Amnesty-Chefin: Erdogan kann Rad nicht zurückdrehen
KNA 21.06.2013
München (KNA) Die Generalsekretärin von Amnesty-International Deutschland, Selmin Caliskan, sieht einen großen gesellschaftlichen Wandel in der Türkei. "Die Leute wachen auf. Die Solidarität wächst - und das lagerübergreifend", sagte sie am Freitag in einem Interview auf sueddeutsche.de. Auch unpolitischen Menschen werde angesichts des Vorgehens der türkischen Regierung und der Sicherheitskräfte der Wert von Freiheit und Bürgerrechten klar. "Die Regierung hat mit ihrer Gewalt das Gegenteil ihrer Ziele erreicht. Premier Erdogan kann die Uhr nicht mehr zurückdrehen", betonte sie.
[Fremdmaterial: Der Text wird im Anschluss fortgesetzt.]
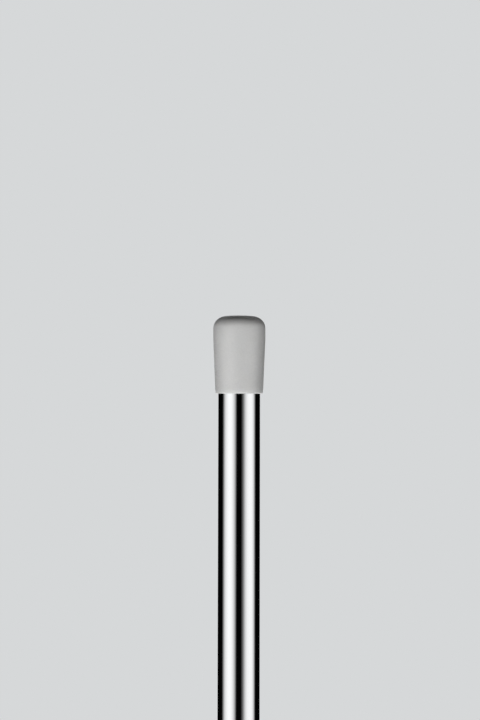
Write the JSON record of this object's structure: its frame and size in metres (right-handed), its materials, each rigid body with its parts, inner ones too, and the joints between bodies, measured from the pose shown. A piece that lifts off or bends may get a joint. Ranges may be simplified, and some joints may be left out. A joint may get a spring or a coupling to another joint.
{
  "type": "telescopic white cane",
  "caption": "Telescopic white cane with a moulded grip, twist-lock tube sections, guide collars, a bare polished tip section and a slip-on plastic tip; pulled out and locked.",
  "frame": {"origin": "on the cane's axis, at the middle of the grip, where the hand closes", "axes": "+Z along the shaft from the grip to the tip; +X out of the flat on the grip"},
  "size_m": [0.0262, 0.0262, 1.1679],
  "materials": {
    "white_paint": "satin",
    "polished_tube": "polished",
    "pale_nylon": "satin",
    "grip_rubber": "matte",
    "black_nylon": "satin",
    "grey_nylon": "satin",
    "zinc_steel": "satin",
    "turned_brass": "satin"
  },
  "bodies": {
    "handle": {"handle_tube": "white_paint", "grip_sleeve": "grip_rubber", "grip_ring": "black_nylon", "butt_cap": "black_nylon", "strap_eye": "zinc_steel", "strap_eye_washer": "zinc_steel", "strap_eye_nut": "zinc_steel", "mouth_collar_1": "black_nylon"},
    "lock_1_gripping": {"lock_1_expander": "black_nylon"},
    "lock_1_drawn": {"lock_1_cone_nut": "turned_brass"},
    "second_section": {"second_tube": "white_paint", "mouth_collar_2": "black_nylon", "lock_1_plug": "grey_nylon", "lock_1_stud": "zinc_steel", "lock_1_stop_nut": "zinc_steel"},
    "lock_2_gripping": {"lock_2_expander": "black_nylon"},
    "lock_2_drawn": {"lock_2_cone_nut": "turned_brass"},
    "third_section": {"third_tube": "white_paint", "mouth_collar_3": "black_nylon", "lock_2_plug": "grey_nylon", "lock_2_stud": "zinc_steel", "lock_2_stop_nut": "zinc_steel"},
    "lock_3_gripping": {"lock_3_expander": "black_nylon"},
    "lock_3_drawn": {"lock_3_cone_nut": "turned_brass"},
    "tip_section": {"tip_tube": "polished_tube", "tip_insert": "grey_nylon", "tip_cap": "pale_nylon", "lock_3_plug": "grey_nylon", "lock_3_stud": "zinc_steel", "lock_3_stop_nut": "zinc_steel"}
  },
  "joints": [
    {"name": "second_section_slide", "type": "slide", "parent": "handle", "child": "lock_1_gripping", "axis": [0, 0, -1], "range_m": [0, 0.2699]},
    {"name": "second_section_twist", "type": "hinge", "parent": "lock_1_gripping", "child": "second_section", "pos_m": [0, 0, 0.2081], "axis": [0, 0, 1], "range_deg": [0, 360]},
    {"name": "lock_1_release", "type": "slide", "parent": "lock_1_gripping", "child": "lock_1_drawn", "axis": [0, 0, -1], "range_m": [0, 0.0008]},
    {"name": "third_section_slide", "type": "slide", "parent": "second_section", "child": "lock_2_gripping", "axis": [0, 0, -1], "range_m": [0, 0.2421]},
    {"name": "third_section_twist", "type": "hinge", "parent": "lock_2_gripping", "child": "third_section", "pos_m": [0, 0, 0.4929], "axis": [0, 0, 1], "range_deg": [0, 360]},
    {"name": "lock_2_release", "type": "slide", "parent": "lock_2_gripping", "child": "lock_2_drawn", "axis": [0, 0, -1], "range_m": [0, 0.0008]},
    {"name": "tip_section_slide", "type": "slide", "parent": "third_section", "child": "lock_3_gripping", "axis": [0, 0, -1], "range_m": [0, 0.2143]},
    {"name": "tip_section_twist", "type": "hinge", "parent": "lock_3_gripping", "child": "tip_section", "pos_m": [0, 0, 0.7499], "axis": [0, 0, 1], "range_deg": [0, 360]},
    {"name": "lock_3_release", "type": "slide", "parent": "lock_3_gripping", "child": "lock_3_drawn", "axis": [0, 0, -1], "range_m": [0, 0.0008]}
  ],
  "couplings": [
    {"joint": "lock_1_release", "follows": "second_section_twist", "m_per_rad": 0.00012732},
    {"joint": "lock_2_release", "follows": "third_section_twist", "m_per_rad": 0.00012732},
    {"joint": "lock_3_release", "follows": "tip_section_twist", "m_per_rad": 0.00012732}
  ]
}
Caliskan warnte zugleich vor zu großen Hoffnungen. Von einem "Türkischen Frühling" zu sprechen, wäre verfrüht, sagte sie. "Die Demonstranten wollen die Türkei verändern - aber nicht durch eine blutige Revolution, sondern auf demokratische Weise, durch einen Marsch durch die Institutionen. Ein Thema ist etwa die Teilnahme an den Kommunalwahlen 2014."
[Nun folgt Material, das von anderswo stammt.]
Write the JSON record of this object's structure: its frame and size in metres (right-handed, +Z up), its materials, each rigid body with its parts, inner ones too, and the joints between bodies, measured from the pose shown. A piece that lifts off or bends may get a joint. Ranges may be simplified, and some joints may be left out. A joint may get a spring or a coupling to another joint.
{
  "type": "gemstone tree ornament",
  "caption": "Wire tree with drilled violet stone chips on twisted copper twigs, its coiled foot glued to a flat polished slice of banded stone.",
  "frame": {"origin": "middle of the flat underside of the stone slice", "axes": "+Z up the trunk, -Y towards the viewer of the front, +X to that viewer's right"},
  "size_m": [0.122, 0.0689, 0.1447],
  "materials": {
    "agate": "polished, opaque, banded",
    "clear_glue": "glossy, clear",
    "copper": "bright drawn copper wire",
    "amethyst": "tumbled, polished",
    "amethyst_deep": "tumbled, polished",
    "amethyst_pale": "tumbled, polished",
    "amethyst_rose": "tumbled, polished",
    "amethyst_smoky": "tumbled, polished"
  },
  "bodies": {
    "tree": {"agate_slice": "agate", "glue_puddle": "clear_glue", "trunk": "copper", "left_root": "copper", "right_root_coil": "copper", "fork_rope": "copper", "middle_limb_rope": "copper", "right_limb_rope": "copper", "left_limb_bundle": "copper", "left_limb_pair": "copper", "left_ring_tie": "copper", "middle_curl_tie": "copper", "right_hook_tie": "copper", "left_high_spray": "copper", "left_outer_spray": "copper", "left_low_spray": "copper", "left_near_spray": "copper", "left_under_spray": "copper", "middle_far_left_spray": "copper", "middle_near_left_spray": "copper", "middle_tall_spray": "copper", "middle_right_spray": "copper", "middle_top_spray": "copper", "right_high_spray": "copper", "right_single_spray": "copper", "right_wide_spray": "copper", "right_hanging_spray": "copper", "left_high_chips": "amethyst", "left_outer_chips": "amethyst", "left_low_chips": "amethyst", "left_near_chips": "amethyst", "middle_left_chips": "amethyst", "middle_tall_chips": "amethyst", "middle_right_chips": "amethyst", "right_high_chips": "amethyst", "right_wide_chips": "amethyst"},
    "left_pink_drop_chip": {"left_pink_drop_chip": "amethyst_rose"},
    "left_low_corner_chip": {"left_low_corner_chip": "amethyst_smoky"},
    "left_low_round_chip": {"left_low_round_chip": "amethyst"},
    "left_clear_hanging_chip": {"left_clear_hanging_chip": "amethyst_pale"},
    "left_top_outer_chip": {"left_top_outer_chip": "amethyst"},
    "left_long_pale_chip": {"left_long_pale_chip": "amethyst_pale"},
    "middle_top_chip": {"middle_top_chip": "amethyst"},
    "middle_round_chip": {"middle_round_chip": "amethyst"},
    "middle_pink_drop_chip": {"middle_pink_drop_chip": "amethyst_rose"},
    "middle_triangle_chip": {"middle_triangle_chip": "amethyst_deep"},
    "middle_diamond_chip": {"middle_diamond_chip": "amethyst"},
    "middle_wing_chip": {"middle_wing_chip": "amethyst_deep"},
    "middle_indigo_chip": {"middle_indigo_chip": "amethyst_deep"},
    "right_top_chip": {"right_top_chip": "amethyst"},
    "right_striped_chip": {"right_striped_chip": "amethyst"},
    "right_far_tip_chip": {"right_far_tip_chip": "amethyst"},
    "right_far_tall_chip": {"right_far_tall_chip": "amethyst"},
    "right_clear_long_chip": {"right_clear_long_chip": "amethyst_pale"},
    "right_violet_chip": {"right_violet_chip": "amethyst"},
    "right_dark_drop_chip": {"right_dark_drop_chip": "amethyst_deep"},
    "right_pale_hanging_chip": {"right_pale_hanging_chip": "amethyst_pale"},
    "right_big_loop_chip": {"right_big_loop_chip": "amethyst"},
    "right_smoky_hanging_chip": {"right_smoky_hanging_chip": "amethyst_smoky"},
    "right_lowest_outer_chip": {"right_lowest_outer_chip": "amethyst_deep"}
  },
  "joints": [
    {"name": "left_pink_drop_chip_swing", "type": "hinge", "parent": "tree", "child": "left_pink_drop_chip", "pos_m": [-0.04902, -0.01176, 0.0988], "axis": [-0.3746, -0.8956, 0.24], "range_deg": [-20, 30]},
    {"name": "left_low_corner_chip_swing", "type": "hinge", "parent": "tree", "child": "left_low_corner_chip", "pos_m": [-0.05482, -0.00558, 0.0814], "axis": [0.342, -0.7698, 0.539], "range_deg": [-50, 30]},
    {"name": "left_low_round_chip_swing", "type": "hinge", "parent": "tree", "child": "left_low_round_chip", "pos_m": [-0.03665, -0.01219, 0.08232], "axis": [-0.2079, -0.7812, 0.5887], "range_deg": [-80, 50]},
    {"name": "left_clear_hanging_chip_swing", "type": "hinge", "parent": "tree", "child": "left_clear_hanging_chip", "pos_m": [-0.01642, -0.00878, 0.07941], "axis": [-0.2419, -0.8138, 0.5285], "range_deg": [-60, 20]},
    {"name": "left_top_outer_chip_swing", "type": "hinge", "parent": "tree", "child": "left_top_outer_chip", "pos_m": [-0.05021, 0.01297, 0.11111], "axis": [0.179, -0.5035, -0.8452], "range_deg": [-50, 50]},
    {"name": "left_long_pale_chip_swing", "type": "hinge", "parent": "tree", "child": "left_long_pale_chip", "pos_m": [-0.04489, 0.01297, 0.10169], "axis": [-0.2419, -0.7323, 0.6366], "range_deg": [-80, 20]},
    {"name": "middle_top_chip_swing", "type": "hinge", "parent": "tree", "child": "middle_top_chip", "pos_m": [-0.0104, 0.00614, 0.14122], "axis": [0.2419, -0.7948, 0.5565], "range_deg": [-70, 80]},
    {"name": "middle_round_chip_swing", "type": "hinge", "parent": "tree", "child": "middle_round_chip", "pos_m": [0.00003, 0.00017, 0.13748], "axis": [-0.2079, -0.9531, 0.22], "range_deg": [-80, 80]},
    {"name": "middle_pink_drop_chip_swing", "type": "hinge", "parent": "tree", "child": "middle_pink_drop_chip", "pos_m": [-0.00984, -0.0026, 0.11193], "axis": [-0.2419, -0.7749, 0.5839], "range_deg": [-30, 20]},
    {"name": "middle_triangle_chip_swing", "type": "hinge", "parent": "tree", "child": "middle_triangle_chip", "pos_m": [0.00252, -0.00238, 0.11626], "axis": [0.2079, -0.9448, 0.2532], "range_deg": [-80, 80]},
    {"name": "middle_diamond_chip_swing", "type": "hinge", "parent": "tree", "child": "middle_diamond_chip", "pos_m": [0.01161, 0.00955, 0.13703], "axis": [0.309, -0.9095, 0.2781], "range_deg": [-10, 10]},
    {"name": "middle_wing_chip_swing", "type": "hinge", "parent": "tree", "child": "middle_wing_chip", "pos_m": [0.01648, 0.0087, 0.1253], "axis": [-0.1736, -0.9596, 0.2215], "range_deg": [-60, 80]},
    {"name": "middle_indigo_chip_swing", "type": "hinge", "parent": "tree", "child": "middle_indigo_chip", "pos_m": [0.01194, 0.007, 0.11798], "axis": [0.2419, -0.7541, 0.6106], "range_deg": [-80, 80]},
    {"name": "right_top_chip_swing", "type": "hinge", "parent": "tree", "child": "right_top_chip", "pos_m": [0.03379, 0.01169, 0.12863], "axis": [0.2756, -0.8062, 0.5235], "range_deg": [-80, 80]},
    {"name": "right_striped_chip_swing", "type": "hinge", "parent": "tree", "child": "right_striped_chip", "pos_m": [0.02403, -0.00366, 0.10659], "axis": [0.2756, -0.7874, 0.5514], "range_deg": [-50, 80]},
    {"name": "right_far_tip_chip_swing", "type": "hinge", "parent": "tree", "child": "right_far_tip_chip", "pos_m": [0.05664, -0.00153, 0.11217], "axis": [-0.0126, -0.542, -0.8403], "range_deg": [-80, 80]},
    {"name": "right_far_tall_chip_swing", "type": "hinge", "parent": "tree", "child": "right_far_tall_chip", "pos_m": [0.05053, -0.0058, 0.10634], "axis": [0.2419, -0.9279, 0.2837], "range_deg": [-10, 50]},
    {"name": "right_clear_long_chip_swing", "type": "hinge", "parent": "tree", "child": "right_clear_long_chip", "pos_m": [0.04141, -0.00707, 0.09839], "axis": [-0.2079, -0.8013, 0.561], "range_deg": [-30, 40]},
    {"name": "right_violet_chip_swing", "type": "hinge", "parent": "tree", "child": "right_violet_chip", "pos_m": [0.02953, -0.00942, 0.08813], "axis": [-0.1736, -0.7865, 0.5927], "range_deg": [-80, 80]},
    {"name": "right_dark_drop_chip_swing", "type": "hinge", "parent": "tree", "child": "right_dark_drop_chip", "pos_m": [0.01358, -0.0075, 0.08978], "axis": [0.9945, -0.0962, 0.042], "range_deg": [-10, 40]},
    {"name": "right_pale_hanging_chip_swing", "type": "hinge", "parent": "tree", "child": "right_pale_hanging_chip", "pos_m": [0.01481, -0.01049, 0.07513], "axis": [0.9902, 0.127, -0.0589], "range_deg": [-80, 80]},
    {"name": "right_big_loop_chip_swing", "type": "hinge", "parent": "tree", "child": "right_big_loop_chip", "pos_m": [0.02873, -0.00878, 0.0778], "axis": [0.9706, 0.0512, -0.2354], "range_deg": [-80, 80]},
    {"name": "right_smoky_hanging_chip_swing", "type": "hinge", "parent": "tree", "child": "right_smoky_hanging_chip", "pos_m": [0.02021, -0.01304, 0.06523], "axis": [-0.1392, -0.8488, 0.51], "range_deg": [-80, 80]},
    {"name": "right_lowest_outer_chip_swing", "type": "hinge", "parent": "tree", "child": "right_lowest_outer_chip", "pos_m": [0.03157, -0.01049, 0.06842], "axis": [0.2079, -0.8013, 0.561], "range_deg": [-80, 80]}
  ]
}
Die ai-Generalsekretärin sagte, niemand habe damit gerechnet, dass die Polizei mit brutaler Gewalt gegen friedliche Bürger vorgehe. "Ein Teil der Demonstranten wäre sonst sicherlich gar nicht in den Gezi-Park gegangen. Und ein anderer Teil hätte Helme und Gasmasken mitgenommen." Die Türkei habe eine demokratische Basis, doch die Regierung handele von Grund auf falsch. "Das Land wird überzogen mit Drohungen und Angst." Selbst das deutsche Krankenhaus in Istanbul sei mit Wasserwerfern angegriffen worden. Viele regierungskritische Journalisten säßen im Gefängnis.
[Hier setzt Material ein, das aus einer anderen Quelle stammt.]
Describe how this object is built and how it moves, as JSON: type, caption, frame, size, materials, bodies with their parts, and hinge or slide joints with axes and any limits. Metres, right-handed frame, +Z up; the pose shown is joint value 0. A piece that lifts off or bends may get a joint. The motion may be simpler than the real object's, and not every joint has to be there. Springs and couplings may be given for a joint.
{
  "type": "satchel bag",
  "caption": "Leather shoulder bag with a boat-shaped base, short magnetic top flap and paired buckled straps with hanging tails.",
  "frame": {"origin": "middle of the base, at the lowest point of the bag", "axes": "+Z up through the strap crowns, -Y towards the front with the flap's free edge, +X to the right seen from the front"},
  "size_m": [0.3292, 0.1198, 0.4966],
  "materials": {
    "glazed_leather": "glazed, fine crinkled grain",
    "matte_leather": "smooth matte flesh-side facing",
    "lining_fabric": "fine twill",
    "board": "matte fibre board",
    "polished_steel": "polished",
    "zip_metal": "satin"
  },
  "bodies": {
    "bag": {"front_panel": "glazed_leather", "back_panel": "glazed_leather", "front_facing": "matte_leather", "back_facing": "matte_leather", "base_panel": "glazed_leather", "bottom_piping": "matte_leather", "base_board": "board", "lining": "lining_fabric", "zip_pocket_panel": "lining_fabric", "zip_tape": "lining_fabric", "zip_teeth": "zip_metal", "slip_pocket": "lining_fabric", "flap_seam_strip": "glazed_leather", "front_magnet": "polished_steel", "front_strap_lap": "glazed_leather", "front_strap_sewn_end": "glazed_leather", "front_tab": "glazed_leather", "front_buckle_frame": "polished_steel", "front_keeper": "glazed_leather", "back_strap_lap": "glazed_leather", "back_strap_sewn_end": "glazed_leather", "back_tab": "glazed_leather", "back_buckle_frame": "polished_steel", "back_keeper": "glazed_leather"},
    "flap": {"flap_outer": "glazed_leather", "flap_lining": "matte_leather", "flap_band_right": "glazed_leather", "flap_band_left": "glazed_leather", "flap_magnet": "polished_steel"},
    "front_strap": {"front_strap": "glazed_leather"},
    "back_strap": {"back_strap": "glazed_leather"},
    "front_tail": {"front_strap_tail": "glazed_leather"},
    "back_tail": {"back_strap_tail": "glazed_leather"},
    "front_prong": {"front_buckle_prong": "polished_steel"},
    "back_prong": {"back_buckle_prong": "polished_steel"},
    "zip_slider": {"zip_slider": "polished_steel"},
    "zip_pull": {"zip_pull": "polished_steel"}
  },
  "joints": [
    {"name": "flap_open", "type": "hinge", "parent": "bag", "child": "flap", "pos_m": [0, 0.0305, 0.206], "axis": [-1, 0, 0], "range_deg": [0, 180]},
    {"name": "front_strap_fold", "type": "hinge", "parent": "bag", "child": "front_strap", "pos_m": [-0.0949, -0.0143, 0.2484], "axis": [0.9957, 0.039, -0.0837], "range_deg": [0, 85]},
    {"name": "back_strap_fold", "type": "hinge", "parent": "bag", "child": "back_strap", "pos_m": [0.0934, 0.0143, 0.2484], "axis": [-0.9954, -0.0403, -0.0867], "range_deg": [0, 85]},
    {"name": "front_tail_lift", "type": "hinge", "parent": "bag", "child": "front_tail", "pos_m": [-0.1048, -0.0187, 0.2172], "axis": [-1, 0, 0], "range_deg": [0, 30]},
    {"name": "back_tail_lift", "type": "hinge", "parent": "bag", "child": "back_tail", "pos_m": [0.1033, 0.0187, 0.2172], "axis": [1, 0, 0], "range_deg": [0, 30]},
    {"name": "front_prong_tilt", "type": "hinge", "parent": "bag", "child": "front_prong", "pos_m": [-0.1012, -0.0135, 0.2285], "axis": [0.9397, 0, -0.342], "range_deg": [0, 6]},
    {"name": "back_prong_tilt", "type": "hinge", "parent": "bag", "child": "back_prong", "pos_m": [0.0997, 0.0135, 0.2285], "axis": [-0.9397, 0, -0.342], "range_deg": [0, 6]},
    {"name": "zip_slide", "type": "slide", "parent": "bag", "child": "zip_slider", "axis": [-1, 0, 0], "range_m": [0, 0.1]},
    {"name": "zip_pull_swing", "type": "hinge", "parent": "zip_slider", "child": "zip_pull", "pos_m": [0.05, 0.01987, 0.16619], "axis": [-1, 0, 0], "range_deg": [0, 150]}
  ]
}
Um die Proteste und Polizeigewalt in Istanbul aus der Nähe zu beobachten, ist Caliskan selbst in die Türkei gereist und hat sich am stummen Protest auf dem Taksim-Platz in Istanbul beteiligt. Die Tochter türkischer Gastarbeiter ist seit März Generalsekretärin der deutschen Sektion von Amnesty International.